Its muzzle rammed hard against the Russian, the weapon’s kick was vicious. Prepared though he was, Dooley’s arm was momentarily numbed as the bayonet withdrew.
A whistling sigh escaped the blade’s victim, cut short as the big man’s boot crushed his kneecap and sent him tumbling down the stairs. It was a body that hit the landing below, almost falling on another Russian who was making ready to hurl a grenade. The snap shot that Dooley followed up with didn’t hit him, but whined past the grenadier, close enough to startle him and cause him to hold on to the bomb a fraction too long.

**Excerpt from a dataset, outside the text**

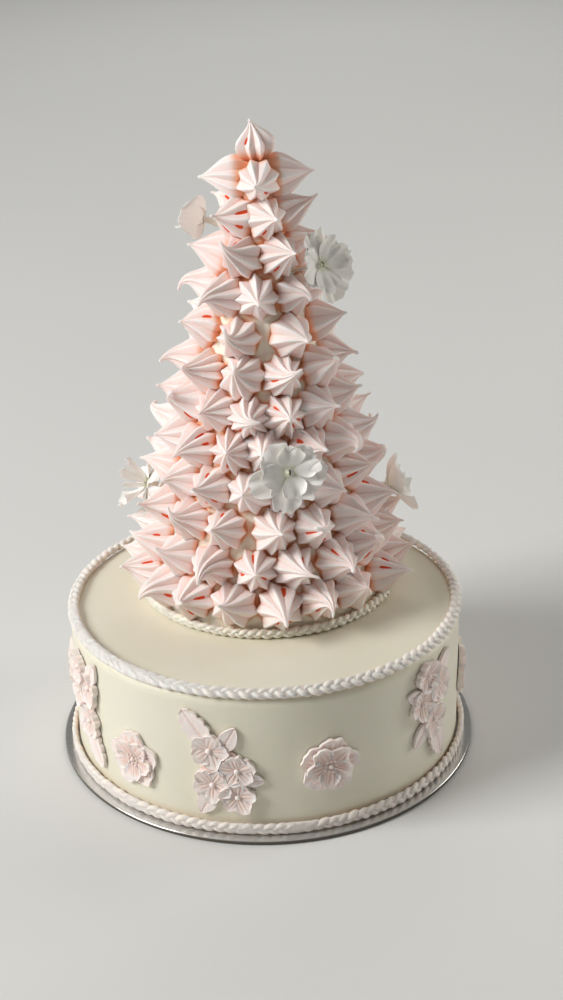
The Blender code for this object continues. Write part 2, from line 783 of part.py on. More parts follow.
def build_sprigs():
    """Moulded sprigs of blossoms and leaves on the wall, each one piece."""
    material = make_material("pink_sprig_icing", ORNAMENT_PINK, 0.6)
    points, faces = sprig_parts()
    for number, (azimuth, height, turn) in enumerate(SPRIGS, start=1):
        name = "pink_sprig_%d" % number
        mesh = mesh_from(name, on_wall(points, azimuth, height, turn), faces)
        add_object(name, mesh, material)


clear_scene()
build_board()
build_cake()
build_braids()
build_tower()
build_crown()
build_flowers()
build_blossoms()
build_sprigs()
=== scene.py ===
# %% [markdown]
# # A meringue tower on its cake
#
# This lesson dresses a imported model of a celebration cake. A cone of cream is covered with piped
# pink meringue kisses and a few white blossoms. It stands on a round cake with an ivory covering,
# icing braids and moulded flowers, on a silver board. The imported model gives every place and
# size, and the cells below give each piece its real surface.

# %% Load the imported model
import math
import random

import bpy
import numpy as np
from mathutils import Matrix, Vector


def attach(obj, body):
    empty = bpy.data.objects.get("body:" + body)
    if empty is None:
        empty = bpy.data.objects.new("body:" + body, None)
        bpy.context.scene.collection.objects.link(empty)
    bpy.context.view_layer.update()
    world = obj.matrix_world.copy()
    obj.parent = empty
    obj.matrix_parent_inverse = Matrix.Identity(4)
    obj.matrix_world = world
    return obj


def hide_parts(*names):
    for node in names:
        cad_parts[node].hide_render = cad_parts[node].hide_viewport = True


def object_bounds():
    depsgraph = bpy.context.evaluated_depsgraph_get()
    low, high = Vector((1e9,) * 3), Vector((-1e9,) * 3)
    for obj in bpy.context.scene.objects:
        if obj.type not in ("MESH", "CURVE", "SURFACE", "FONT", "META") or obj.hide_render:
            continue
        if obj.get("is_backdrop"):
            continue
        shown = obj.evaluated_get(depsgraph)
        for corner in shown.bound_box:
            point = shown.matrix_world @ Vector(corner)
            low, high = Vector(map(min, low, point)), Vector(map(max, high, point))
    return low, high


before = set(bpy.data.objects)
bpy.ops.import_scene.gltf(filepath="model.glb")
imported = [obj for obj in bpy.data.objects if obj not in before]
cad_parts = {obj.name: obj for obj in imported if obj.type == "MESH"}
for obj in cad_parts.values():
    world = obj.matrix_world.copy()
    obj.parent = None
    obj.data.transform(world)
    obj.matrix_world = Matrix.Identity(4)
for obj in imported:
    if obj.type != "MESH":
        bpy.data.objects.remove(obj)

MM = 0.001
GAP = 0.3 * MM
cad_low, cad_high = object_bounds()
print("packed model:", len(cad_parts), "nodes, from", tuple(cad_low), "to", tuple(cad_high))

# %% [markdown]
# ## Camera
#
# The picture was taken from a little above the tower's tip, and looks down on the cake. The
# camera is turned by three angles: pan, tilt and a slight roll. Its matrix is put together from
# the three directions that these angles give, because that is easier to read than Euler angles.

# %% Place the camera
CAMERA_PLACE = Vector((0.0, -0.9906, 0.6367))
CAMERA_PAN = math.radians(0.73)
CAMERA_TILT = math.radians(25.24)
CAMERA_ROLL = math.radians(-1.31)
FOCAL_SHARE = 1.6843
SENSOR_MM = 36.0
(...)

‘Hey, that was an own goal, how about that?’ Dooley realised that the celebration might have been a little premature when a long burst of machine gun fire came up through the boards beside him, and slivers of wood lanced into his calf. ‘Fuck that. Ain’t you broken through that wall yet?’ There was no answer. He backed up a few paces along the corridor, and another crackle of fire came through precisely where he’d been standing. ‘Come on, it can’t be taking you that long. If they can shove stuff up through the floors, you must be able to get through to next door.’